On average, parks respondents report that they recover 42.3 percent of their operating costs via revenue, a number that has fallen slightly since the question was added to the survey in 2016. In 2018, parks respondents said they recovered 43.9 percent of costs, up slightly from 2017 (43.4 percent), but down from 2016, when 45.1 percent of costs were recovered. More than one-third (35.5 percent) said they recover 30 percent or less of their operating costs via revenue. Another 20.4 percent said they recover between 31 percent and 50 percent of their operating costs. Some 15 percent earn back 51 percent to 70 percent of their costs, and 17.4 percent said they earn back at least 71 percent of their operating costs via revenues.
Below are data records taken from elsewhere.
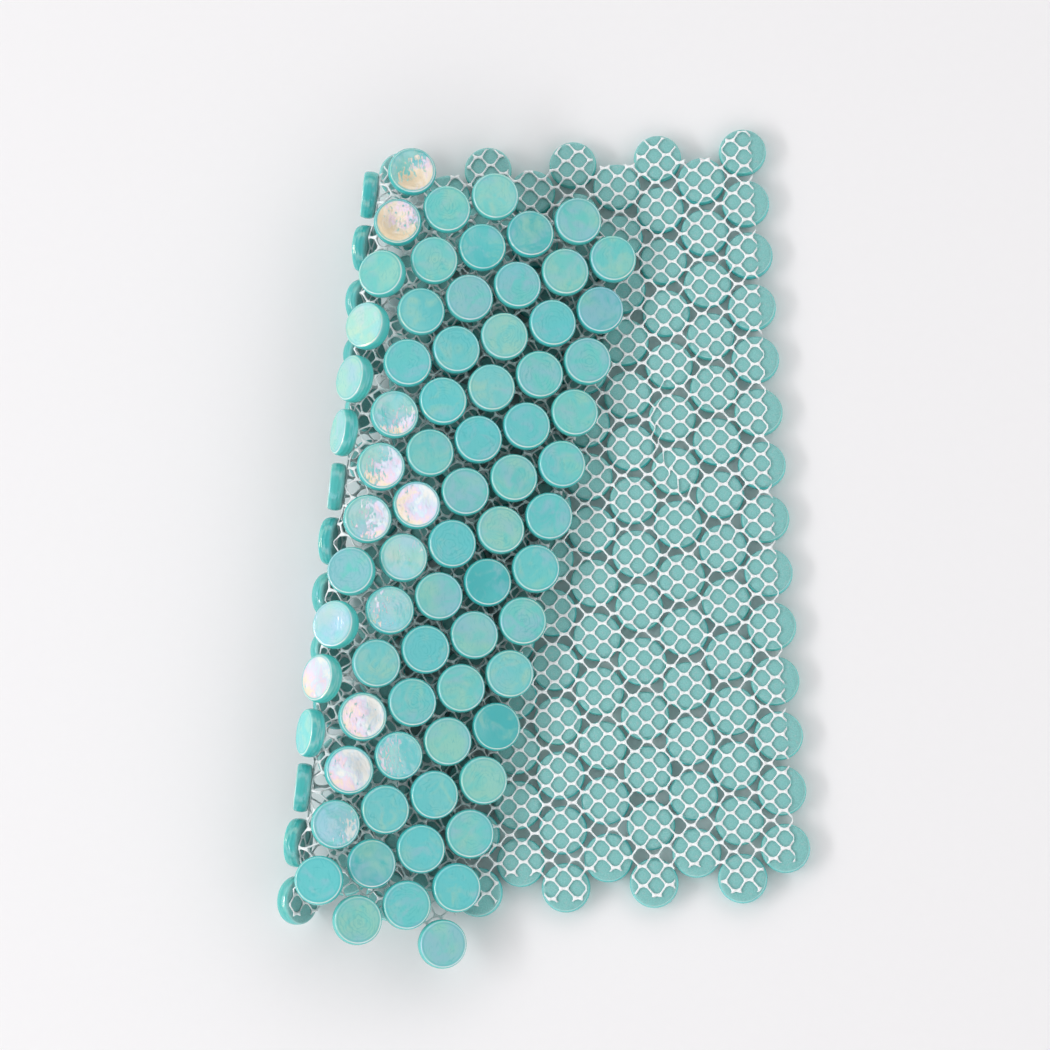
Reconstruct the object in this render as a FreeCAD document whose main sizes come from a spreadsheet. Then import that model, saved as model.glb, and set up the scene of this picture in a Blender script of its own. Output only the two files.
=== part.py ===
import FreeCAD, Part
import math
import os
import Sketcher

# Mosaic tile sheet, lying face down, with its left part curled up and over.
#
# Round glass tiles stand in columns on a net that is glued to their backs. Each second column
# is half a pitch lower. The sheet lies face down with the net up. Towards the left the net
# curls up on a slanted line and comes back as a flap that shows the faces of its tiles. The
# flap slopes down until its outer tiles rest on the net of the flat part.
#
# The net is a thin sheet with an opening over each gap between two tiles of a column. Its
# ends are trimmed round the tiles, which stick out there by turns.
#
# Lengths are millimetres and angles are degrees. X points to the right along the rows, Y along
# the columns and Z up. The origin is the middle of the face of one tile near the middle of the
# flat part, on the ground that the sheet lies on.

Vector = FreeCAD.Vector

# Driving dimensions: name, value, meaning
DIMENSIONS = (
    ("tile_diameter", 19.0, "outer diameter of a round tile"),
    ("tile_thickness", 6.0, "face to back of a tile"),
    ("column_count", 16, "columns of tiles across the sheet"),
    ("tiles_in_column", 14, "tiles in each column"),
    ("column_gap", 2.2, "between neighbouring tiles of one column"),
    ("slant_gap", 1.0, "between neighbouring tiles of two columns"),
    ("last_row_gap", 0.8, "extra space above the last tile of each column"),
    ("tile_pitch", "=tile_diameter + column_gap", "centre to centre down a column"),
    ("slant_pitch", "=tile_diameter + slant_gap", "centre to centre across two columns"),
    ("column_spacing", "=sqrt(slant_pitch ^ 2 - tile_pitch ^ 2 / 4)", "column to column"),
    ("glue_film", 0.3, "glue between the tile backs and the net"),
    ("mesh_thickness", 0.8, "thickness of the net"),
    ("side_margin", 3.5, "net left beyond the centres of the first and the last column"),
    ("tab_reach", 6.0, "net left beyond the centres of the tiles that stick out at the ends"),
    ("tab_width", 14.0, "width of the net on such a tile"),
    ("top_reach", 8.6, "net left beyond the centres of the tiles between them, at the top"),
    ("bottom_reach", 5.5, "the same at the bottom"),
    ("opening_width", 14.0, "width of the openings in the net, across the columns"),
    ("opening_height", 4.4, "height of the openings in the net"),
    ("open_columns_right", 8, "columns with such openings, counted from the right edge"),
    ("open_columns_left", 4, "columns with such openings, counted from the left edge"),
    ("fold_start", 155.5, "first column to the line where the curl starts, halfway down"),
    ("fold_skew", 8.98, "angle of the fold line to the columns"),
    ("fold_radius_top", 10.34, "bend radius of the tile backs at the top end of the fold"),
    ("fold_radius_bottom", 8.24, "bend radius of the tile backs at the bottom end of the fold"),
    ("lift_run", 60.0, "length of net before the curl that the tiles on the curl hold up"),
    ("rest_clearance", 0.3, "left between the flap's outer tiles and the net under them"),
    ("origin_column", 5, "column of the tile at the origin, counted from the right"),
    ("origin_tile", 8, "place of that tile in its column, counted from the top"),
)


def make_sheet(doc):
    """The spreadsheet that holds the driving dimensions."""
    sheet = doc.addObject("Spreadsheet::Sheet", "dimensions")
    for row, (name, value, meaning) in enumerate(DIMENSIONS, start=1):
        sheet.set("A%d" % row, name)
        sheet.set("B%d" % row, str(value))
        sheet.setAlias("B%d" % row, name)
        sheet.set("C%d" % row, meaning)
    doc.recompute()
    return sheet


def origin_plane(body, role):
    """One of the body's own origin planes, found by its role."""
    return next(plane for plane in body.Origin.OriginFeatures if plane.Role == role)


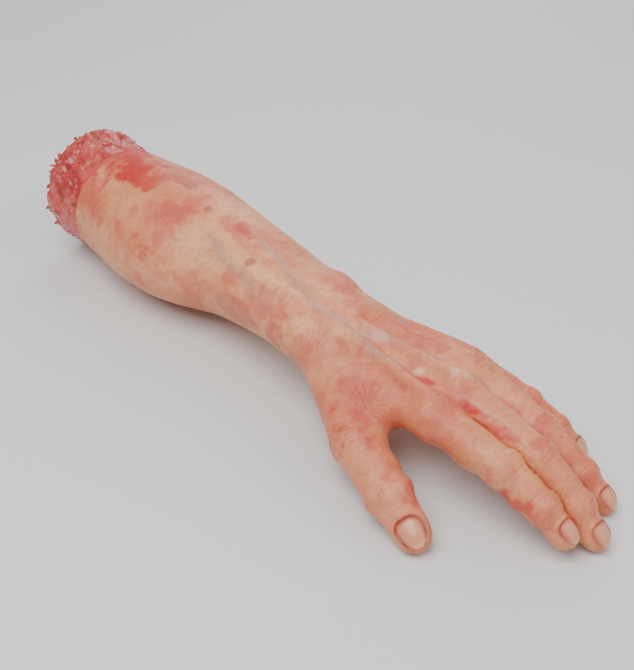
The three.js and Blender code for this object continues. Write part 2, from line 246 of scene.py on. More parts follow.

Respondents from parks were slightly more likely than non-parks respondents to report that they had taken action to reduce their operating expenses. Some 81.4 percent of parks respondents said they had done so (up from 80.9 percent in 2018), compared with 79.4 percent of non-parks respondents. The most common actions parks respondents had taken to reduce their expenses include: increasing fees (53.3 percent, up from 51 percent in 2018); improving energy efficiency (46.6 percent); putting construction or renovation plans on hold (29.2 percent); reducing staff (26.1 percent); and cutting programs and services (18.8 percent).

Park Facilities

Parks respondents were much more likely than non-parks respondents to report that the number of people using their facilities had increased from 2017 to 2018. Some 57.7 percent of parks respondents said usage had increased in that time frame, compared with just 43.8 percent of non-parks respondents. This is up slightly from 2017, when 56.4 percent of parks respondents said usage had increased. Another 7.6 percent of parks respondents said usage had decreased from 2017 to 2018, up slightly from 2017, when 6.2 percent reported a decrease. (See Figure 43.)

Looking forward, the percentage of parks respondents who expect to see further growth in the number of people using their facilities rises to 59.5 percent in 2019 and 61.1 percent in 2020. At the same time, the percentage expecting to see a decline in the number of people using their facilities falls to 3.5 percent in 2019 and 2 percent in 2020.